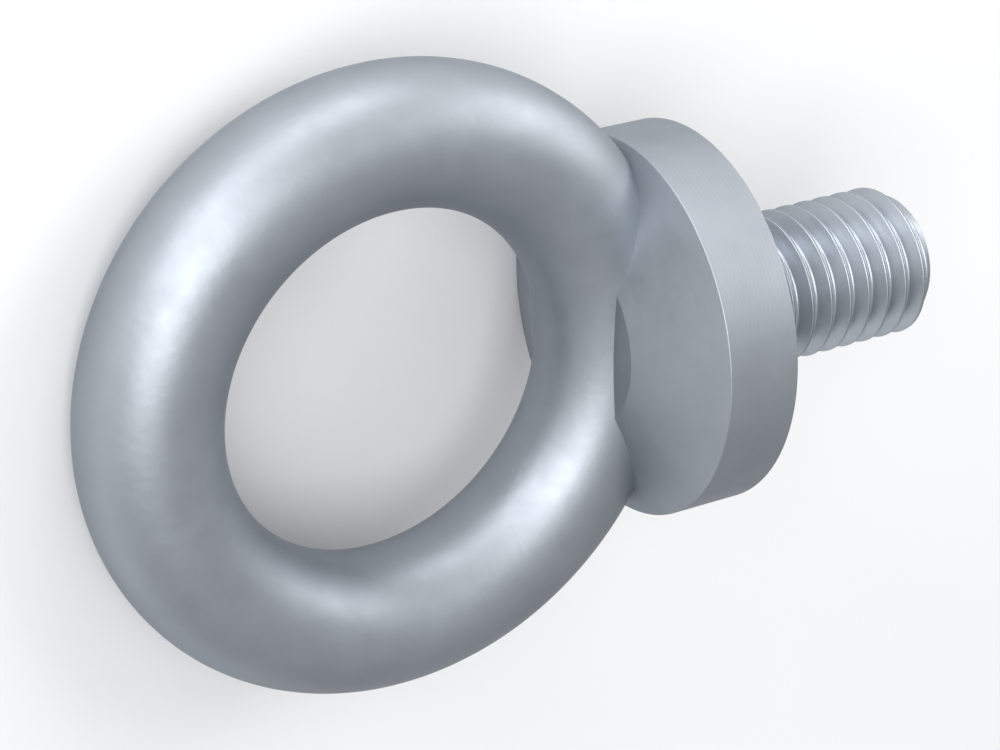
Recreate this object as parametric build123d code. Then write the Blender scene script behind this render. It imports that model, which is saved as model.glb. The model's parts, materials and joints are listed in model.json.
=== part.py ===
from build123d import *
import math
import os

# Lifting eye bolt with an M10 shank, all sizes in millimetres.
# It is one forging: a ring of round section, a cone that carries the ring, a collar
# with the seating face, and a shank with a rolled right-hand thread.

# Ring
ring_hole_diameter = 23.0
ring_wire_diameter = 9.0

# Collar and the cone between collar and ring
collar_diameter = 25.0
collar_thickness = 5.0
cone_height = 3.0
cone_small_diameter = 12.0
rim_rounding = 0.1

# Shank
thread_diameter = 10.0
shank_length = 17.0
tip_diameter = 8.0
tip_chamfer_length = 1.0

# Thread of standard metric profile: the crest is an eighth of the pitch wide, and the
# groove is 17/24 as deep as the sharp triangle between the flanks is high
thread_pitch = 1.5
thread_flank_angle = 60.0
flank_run_per_height = math.tan(math.radians(thread_flank_angle / 2))
thread_crest_width = thread_pitch / 8
thread_depth = 17 / 24 * (thread_pitch / 2 / flank_run_per_height)

# From the seating face to where the thread's first crest would cross the ring's plane
first_crest_distance = 0.4

# Undercut between the seating face and the thread, so that the face can sit flush
undercut_diameter = 7.7
undercut_length = 2.5
undercut_runout_angle = 30.0
undercut_corner_radius = 0.8

# Height of the eye: from the seating face to the far side of the ring
eye_height = 42.5

# Places along the bolt's axis, counted from the centre of the ring towards the tip
ring_centreline_radius = (ring_hole_diameter + ring_wire_diameter) / 2
wire_radius = ring_wire_diameter / 2
seat_place = eye_height - ring_centreline_radius - wire_radius
collar_front_place = seat_place - collar_thickness
cone_end_place = collar_front_place - cone_height
tip_place = seat_place + shank_length
chamfer_place = tip_place - tip_chamfer_length

# The undercut's cone runs out from the neck to the thread's outer diameter
runout_rise = (thread_diameter - undercut_diameter) / 2
runout_length = runout_rise / math.tan(math.radians(undercut_runout_angle))
undercut_end_place = seat_place + undercut_length
thread_start_place = undercut_end_place + runout_length

# The thread is wound on a longer rod and then trimmed. Its groove starts at least one
# pitch ahead of the undercut's end and stops at least one pitch past the tip.
first_groove_place = seat_place + first_crest_distance + thread_pitch / 2
pitches_ahead = math.floor((undercut_end_place - first_groove_place) / thread_pitch - 1)
groove_start_place = first_groove_place + pitches_ahead * thread_pitch
groove_turns = math.ceil((tip_place - groove_start_place) / thread_pitch + 1)
groove_end_place = groove_start_place + groove_turns * thread_pitch

# How far the groove's cutter reaches out past the rod
cutter_overlap = 0.1


def turned(*corners):
    """A solid turned about the bolt's axis from the corners (place, radius) of its half section."""
    return revolve(make_face(Polyline(*corners, close=True)), axis=Axis.X)


def circles_of(solid, diameter):
    """The solid's full-circle edges of one diameter."""
    circles = solid.edges().filter_by(GeomType.CIRCLE)
    return circles.filter_by(lambda edge: math.isclose(edge.radius, diameter / 2, abs_tol=1e-6))


def collar():
    """Cone, collar and the neck of the undercut, with the collar's two rims rounded."""
    blank = turned(
        (cone_end_place, 0),
        (cone_end_place, cone_small_diameter / 2),
        (collar_front_place, collar_diameter / 2),
        (seat_place, collar_diameter / 2),
        (seat_place, undercut_diameter / 2),
        (undercut_end_place, undercut_diameter / 2),
        (undercut_end_place, 0),
    )
    rimmed = fillet(circles_of(blank, collar_diameter), rim_rounding)
    neck_corner = circles_of(rimmed, undercut_diameter).sort_by(Axis.X)[0]
    return fillet(neck_corner, undercut_corner_radius)


def thread_groove():
    """What the thread leaves free: a trapezoid wound right-handed round the bolt's axis."""
    half_groove = (thread_pitch - thread_crest_width) / 2
    half_root = half_groove - thread_depth * flank_run_per_height
    half_mouth = half_groove + cutter_overlap * flank_run_per_height
    root_radius = thread_diameter / 2 - thread_depth
    mouth_radius = thread_diameter / 2 + cutter_overlap
    section = Polyline(
        (root_radius, -half_root),
        (mouth_radius, -half_mouth),
        (mouth_radius, half_mouth),
        (root_radius, half_root),
        close=True,
    )
    helix = Helix(thread_pitch, groove_turns * thread_pitch, thread_diameter / 2)
    wound = sweep(Plane.XZ * make_face(section), path=helix, is_frenet=True)
    return Plane((groove_start_place, 0, 0), x_dir=(0, 1, 0), z_dir=(1, 0, 0)) * wound


def shank():
    """The threaded rod, trimmed by the undercut's cone at one end and the tip's chamfer at the other."""
    rod_start_place = groove_start_place - thread_pitch
    rod_end_place = groove_end_place + thread_pitch
    rod = turned(
        (rod_start_place, 0),
        (rod_start_place, thread_diameter / 2),
        (rod_end_place, thread_diameter / 2),
        (rod_end_place, 0),
    )
    trimmed_outline = turned(
        (undercut_end_place, 0),
        (undercut_end_place, undercut_diameter / 2),
        (thread_start_place, thread_diameter / 2),
        (chamfer_place, thread_diameter / 2),
        (tip_place, tip_diameter / 2),
        (tip_place, 0),
    )
    return (rod - thread_groove()) & trimmed_outline


def ring():
    """The eye: a ring of round section that lies in the XY plane, with its hole along Z."""
    return Torus(ring_centreline_radius, wire_radius)


def resting_tilt():
    """The bolt's slope in degrees when it lies on a flat floor, tip upwards.

    It touches the floor with the far side of the ring and with the rounded front rim of the
    collar. Both are arcs in the bolt's middle plane, so the floor is the line below both.
    """
    cone_slope = math.atan2((collar_diameter - cone_small_diameter) / 2, cone_height)
    rim_arc_place = collar_front_place + rim_rounding * math.tan(cone_slope / 2)
    rim_arc_radius = collar_diameter / 2 - rim_rounding
    span = ring_centreline_radius + rim_arc_place
    line_up = math.atan2(rim_arc_radius, span)
    arc_difference = math.asin((wire_radius - rim_rounding) / math.hypot(span, rim_arc_radius))
    return math.degrees(line_up - arc_difference)


def eye_bolt():
    """The whole bolt as it lies at rest, with the floor at Z = 0 below the middle of its outline."""
    bolt = ring() + collar() + shank()
    lying = Rot(0, -resting_tilt(), 0) * bolt
    box = lying.bounding_box()
    return Pos(-box.center().X, -box.center().Y, -box.min.Z) * lying


os.makedirs("parts", exist_ok=True)
export_step(eye_bolt(), "parts/eye_bolt.step")
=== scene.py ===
import json
import math

import bmesh
import bpy
from bpy.props import FloatProperty, FloatVectorProperty, IntProperty, PointerProperty
from mathutils import Matrix, Vector


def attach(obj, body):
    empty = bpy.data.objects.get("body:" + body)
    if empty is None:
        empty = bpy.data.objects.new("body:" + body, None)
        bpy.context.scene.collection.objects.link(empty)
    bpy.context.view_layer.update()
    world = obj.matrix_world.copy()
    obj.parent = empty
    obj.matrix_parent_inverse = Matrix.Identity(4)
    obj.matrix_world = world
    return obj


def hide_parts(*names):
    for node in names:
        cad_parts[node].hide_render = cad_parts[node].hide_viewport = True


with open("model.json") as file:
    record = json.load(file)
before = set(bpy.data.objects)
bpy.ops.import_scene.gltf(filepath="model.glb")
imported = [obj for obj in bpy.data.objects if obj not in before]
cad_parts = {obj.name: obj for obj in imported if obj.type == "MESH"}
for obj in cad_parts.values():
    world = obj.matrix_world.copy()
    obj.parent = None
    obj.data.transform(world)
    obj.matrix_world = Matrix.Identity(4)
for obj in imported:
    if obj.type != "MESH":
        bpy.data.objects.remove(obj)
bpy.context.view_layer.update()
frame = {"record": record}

bl_info = {
    "name": "Lifting Eye Bolt",
    "version": (1, 0, 0),
    "blender": (4, 5, 0),
    "location": "3D View > Sidebar > Eye Bolt",
    "description": "Models a forged lifting eye bolt with a rolled M10 thread, in a plain studio",
    "category": "Add Mesh",
}

MM = 0.001

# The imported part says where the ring, the seating face and the shank are
MOUNTS = {mount["name"]: mount for mount in frame["record"]["mounts"]}
EYE = MOUNTS["eye"]
SEAT = MOUNTS["seating_face"]
SHANK = MOUNTS["threaded_shank"]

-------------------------

CHALLENGE = Look above for the line containing "span = ring_centreline_radius". Output from there through the line containing "obj.matrix_world = world", exactly and inclusively.

SOLUTION TO THIS TASK =
    span = ring_centreline_radius + rim_arc_place
    line_up = math.atan2(rim_arc_radius, span)
    arc_difference = math.asin((wire_radius - rim_rounding) / math.hypot(span, rim_arc_radius))
    return math.degrees(line_up - arc_difference)


def eye_bolt():
    """The whole bolt as it lies at rest, with the floor at Z = 0 below the middle of its outline."""
    bolt = ring() + collar() + shank()
    lying = Rot(0, -resting_tilt(), 0) * bolt
    box = lying.bounding_box()
    return Pos(-box.center().X, -box.center().Y, -box.min.Z) * lying


os.makedirs("parts", exist_ok=True)
export_step(eye_bolt(), "parts/eye_bolt.step")
=== scene.py ===
import json
import math

import bmesh
import bpy
from bpy.props import FloatProperty, FloatVectorProperty, IntProperty, PointerProperty
from mathutils import Matrix, Vector


def attach(obj, body):
    empty = bpy.data.objects.get("body:" + body)
    if empty is None:
        empty = bpy.data.objects.new("body:" + body, None)
        bpy.context.scene.collection.objects.link(empty)
    bpy.context.view_layer.update()
    world = obj.matrix_world.copy()
    obj.parent = empty
    obj.matrix_parent_inverse = Matrix.Identity(4)
    obj.matrix_world = world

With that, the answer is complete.